One of the subtexts of my entry on teaching history is this: facts by themselves are never sufficient to render a coherent account of anything. Those facts must be selected, ordered, and interpreted in order to form any coherent narrative of any historical moment. And that means that any such narrative is intrinsically subjective, not merely a matter of teaching only the facts.
In this context, the Milwaukee Journal Sentinel‘s editorial calling for the firing of UW lecturer Kevin Barrett, who believes (and teaches, among other possibilities) that the 9/11 attacks were, essentially, an inside job, is both extraordinarily naive and quite dangerous. I’ve never attended any of Barrett’s classes (which are, for the benefit of non-Wisconsin readers, in Madison, not at my campus, the University of Wisconsin-Milwaukee), so I do not know the extent to which Barrett pushes these theories or whether he merely presents them as possibilities to be considered. Ultimately, unless he denies any other possibility, it should not make any difference – so long as he makes clear that any interpretation of history is, necessarily, just that.

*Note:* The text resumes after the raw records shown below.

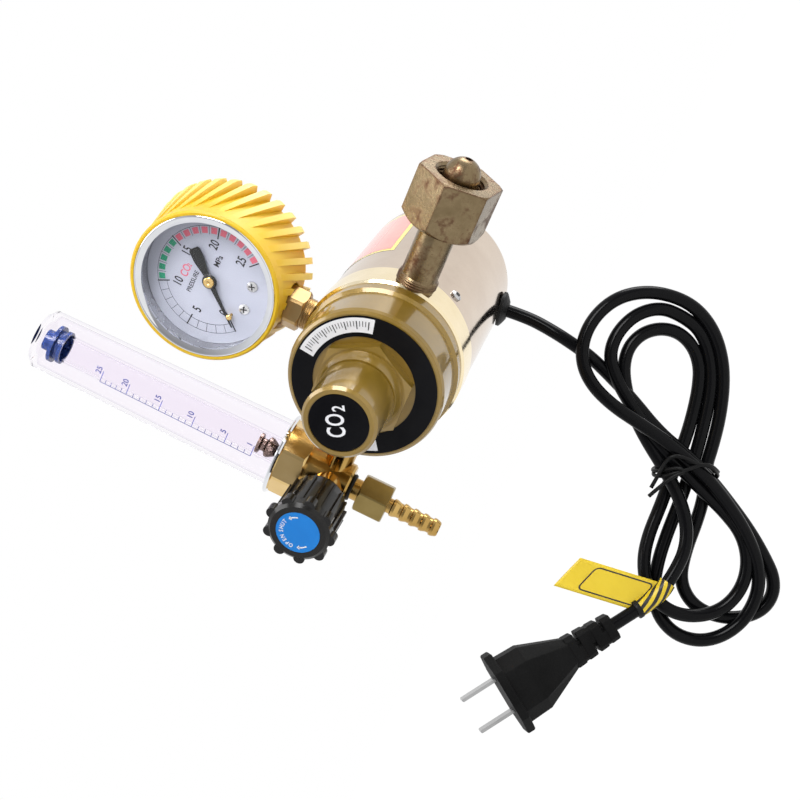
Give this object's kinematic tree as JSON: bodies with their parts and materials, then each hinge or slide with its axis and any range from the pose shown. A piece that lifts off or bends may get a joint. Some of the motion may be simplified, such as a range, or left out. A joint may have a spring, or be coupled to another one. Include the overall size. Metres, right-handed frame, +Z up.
{
  "type": "carbon dioxide regulator",
  "caption": "Heated gas regulator with coupling nut inlet, round gauge in a finned rubber boot, clear flow tube, needle valve knob, hose barb outlet and tied power cord.",
  "frame": {"origin": "on the inlet axis, at the middle of the straight part of the inlet nipple", "axes": "+X out of the inlet along the nipple, +Y back along the body towards the heater, +Z up towards the gauge"},
  "size_m": [0.2337, 0.1691, 0.3624],
  "materials": {
    "polished_brass": "satin",
    "aged_brass": "satin",
    "gold_paint": "gloss",
    "yellow_brass": "polished",
    "cream_body": "polished",
    "steel": "satin",
    "spring_steel": "satin",
    "shell_gold": "polished",
    "chrome_trim": "polished",
    "heater_aluminium": "satin",
    "heater_ceramic": "matte",
    "wool": "matte",
    "black_plastic": "matte",
    "black_knob": "satin",
    "blue_plastic": "gloss",
    "disc_blue": "gloss",
    "clear_plastic": "clear",
    "clear_window": "clear",
    "yellow_rubber": "matte",
    "black_rubber": "matte",
    "white_rubber": "matte",
    "black_label": "satin",
    "gas_label_face": "gloss",
    "dial_white": "matte",
    "pointer_black": "matte",
    "cord_black": "satin",
    "tie_black": "satin",
    "tag_yellow": "matte",
    "blade_metal": "polished",
    "float_metal": "satin"
  },
  "bodies": {
    "regulator": {"inlet_nipple": "aged_brass", "inlet_filter": "steel", "regulator_body": "cream_body", "bonnet": "gold_paint", "ring_label": "black_label", "adjuster_cap": "gold_paint", "gas_label": "gas_label_face", "adjusting_screw": "steel", "diaphragm": "black_rubber", "main_spring": "spring_steel", "spring_button": "steel", "valve_seat": "polished_brass", "poppet_spring": "spring_steel", "valve_plug": "polished_brass", "heater_block": "heater_aluminium", "heater_band": "heater_ceramic", "heater_wool": "wool", "thermostat": "black_plastic", "heater_shell": "shell_gold", "shell_screws": "steel", "cord_grommet": "black_rubber", "gauge_socket": "polished_brass", "bourdon_tube": "polished_brass", "gauge_case": "steel", "gauge_dial": "dial_white", "dial_screws": "steel", "stop_pin": "polished_brass", "gauge_window": "clear_window", "gauge_bezel": "chrome_trim", "gauge_boot": "yellow_rubber", "flow_block": "polished_brass", "link_pipe": "polished_brass", "flow_nut": "yellow_brass", "tube_seal": "white_rubber", "cover_ring": "chrome_trim", "flow_cover": "clear_plastic", "metering_tube": "clear_plastic", "tube_plug": "blue_plastic", "float_rest": "white_rubber", "spindle_packing": "white_rubber", "gland_nut": "polished_brass", "outlet_seal": "black_rubber", "outlet_nut": "yellow_brass", "hose_barb": "polished_brass", "cord_lead": "cord_black", "cord_hank": "cord_black", "cord_tie": "tie_black", "cord_tail": "cord_black", "cord_tag": "tag_yellow", "plug_body": "cord_black", "plug_blades": "blade_metal"},
    "inlet_nut": {"inlet_nut": "aged_brass"},
    "knob": {"valve_knob": "black_knob", "knob_disc": "disc_blue", "valve_spindle": "steel"},
    "pointer": {"gauge_pointer": "pointer_black", "pointer_arbor": "polished_brass"},
    "float": {"flow_float": "float_metal"},
    "valve_train": {"diaphragm_plate": "steel", "valve_poppet": "polished_brass"}
  },
  "joints": [
    {"name": "nut_turn", "type": "hinge", "parent": "regulator", "child": "inlet_nut", "pos_m": [0, 0, 0], "axis": [1, 0, 0], "continuous": true},
    {"name": "knob_turn", "type": "hinge", "parent": "regulator", "child": "knob", "pos_m": [-0.15285, -0.0364, 0], "axis": [0, -1, 0], "range_deg": [0, 900]},
    {"name": "pointer_turn", "type": "hinge", "parent": "regulator", "child": "pointer", "pos_m": [-0.08085, -0.0098, 0.0815], "axis": [0, 1, 0], "range_deg": [0, 270]},
    {"name": "float_rise", "type": "slide", "parent": "regulator", "child": "float", "axis": [0, 0, 1], "range_m": [0, 0.09]},
    {"name": "valve_lift", "type": "slide", "parent": "regulator", "child": "valve_train", "axis": [0, -1, 0], "range_m": [0, 0.0006]}
  ]
}
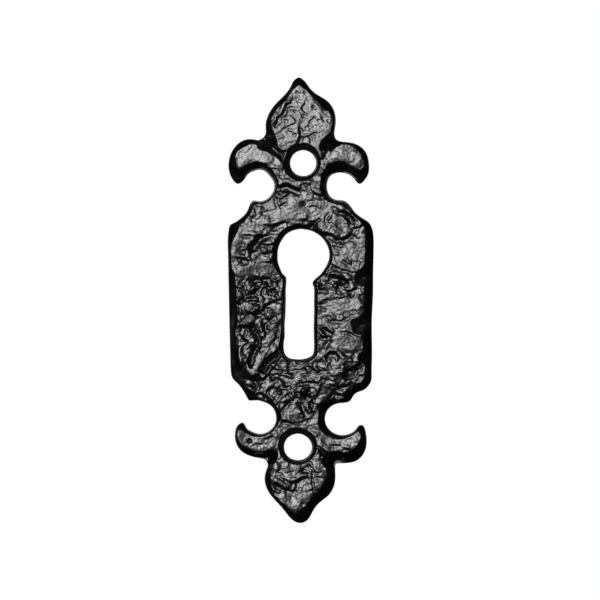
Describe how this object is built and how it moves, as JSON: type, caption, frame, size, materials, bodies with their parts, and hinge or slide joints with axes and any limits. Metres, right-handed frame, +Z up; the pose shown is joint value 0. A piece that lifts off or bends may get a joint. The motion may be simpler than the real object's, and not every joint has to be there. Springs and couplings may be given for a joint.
{
  "type": "keyhole escutcheon",
  "caption": "Flat cast keyhole cover plate with fleur-de-lis ends, a keyhole through its panel and countersunk screw holes, for a door or drawer lock.",
  "frame": {"origin": "the axis of the keyhole's round part, at the back face that lies on the wood", "axes": "+Z up along the plate's length, with the keyhole's slot below the round; -Y out of the face, towards the viewer; +Y into the wood; +X to the viewer's right"},
  "size_m": [0.0279, 0.003, 0.0851],
  "materials": {
    "escutcheon_plate": "black paint, semi-gloss, over a hammered casting"
  },
  "bodies": {
    "root": {"escutcheon_plate": "escutcheon_plate"}
  },
  "joints": []
}
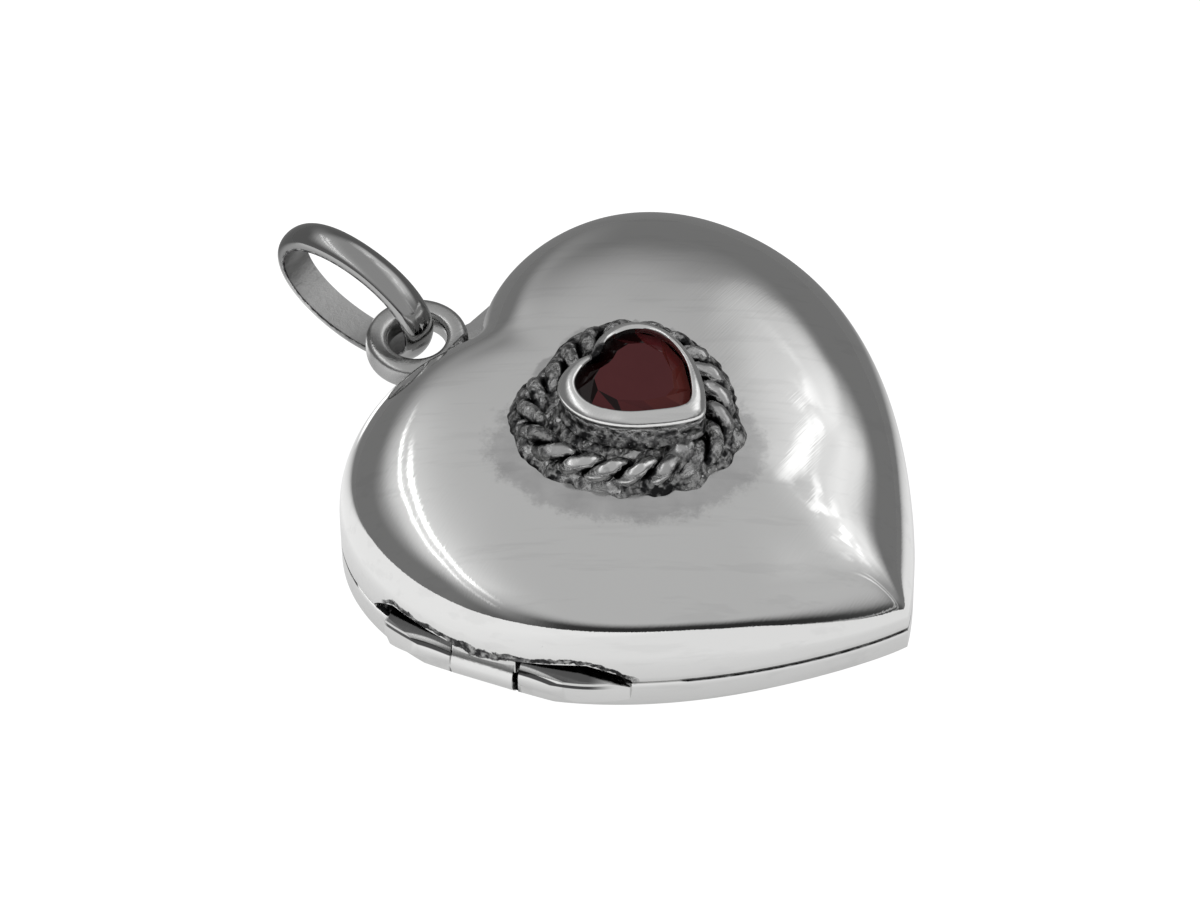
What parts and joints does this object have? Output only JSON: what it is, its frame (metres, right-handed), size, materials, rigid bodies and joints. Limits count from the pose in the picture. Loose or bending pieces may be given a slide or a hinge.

As anyone who reads this blog regularly knows, I am not a fan of George W. Bush and his administration. The evidence I’ve seen does not persuade me, however, that he or it could have gone that far – especially since whatever hypothetical benefit might have been gained could have been gained far more cheaply and at far less risk and cost. However: someone else might weigh the evidence differently, and that right – central to academic freedom – should not be infringed, no matter (and especially) how objectionable those conclusions might be.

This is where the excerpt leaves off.